La modalità per riorganizzare la vita internazionale dei singoli Stati proposta dall’enciclica giovannea e riproposta a suo tempo nuovamente da Caritas in veritate di Benedetto XVI (cf n. 57), richiede l’applicazione del principio di sussidiarietà nell’assetto della vita internazionale, in quanto consentirebbe ai «poteri pubblici della comunità mondiale (…) di contribuire alla creazione (…) di un ambiente nel quale i poteri pubblici delle singole comunità politiche (…) possano svolgere i loro compiti, adempiere i loro doveri, esercitare i loro diritti con maggiore sicurezza» (PT 74), senza limitare la loro sfera di azione o sostituirsi ad essi.

Il valore e l’utilità del principio di sussidiarietà diventa ancora più evidente di fronte alla profonda «interconnessione che lega oggi l’umanità», nella «consapevolezza che abbiamo tutti bisogno gli uni degli altri» (Francesco) e dunque dell’esercizio della solidarietà reciproca. Tra l’altro, la profonda interconnessione tra le comunità politiche richiede un’attenzione crescente alle nuove criticità prodotte dalle migrazioni, dalle gravi crisi nel mondo dell’economia e del lavoro, dalla necessità di una cura sempre più attenta e puntuale della nostra casa comune.

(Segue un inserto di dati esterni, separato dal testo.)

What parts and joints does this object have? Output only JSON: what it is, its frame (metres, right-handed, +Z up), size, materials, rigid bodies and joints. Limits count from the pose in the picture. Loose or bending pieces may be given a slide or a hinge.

Alla luce di tutto questo Papa Francesco, con S.Giovanni XXIII, continua a sperare e invita a «sperare che gli uomini, incontrandosi e negoziando, abbiano a scoprire meglio i vincoli che li legano, provenienti dalla loro comune umanità e abbiano pure a scoprire che una fra le più profonde esigenze della loro comune umanità è che tra essi e tra i rispettivi popoli regni non il timore, ma l’amore: il quale tende ad esprimersi nella collaborazione leale, multiforme, apportatrice di molti beni» (PT 67).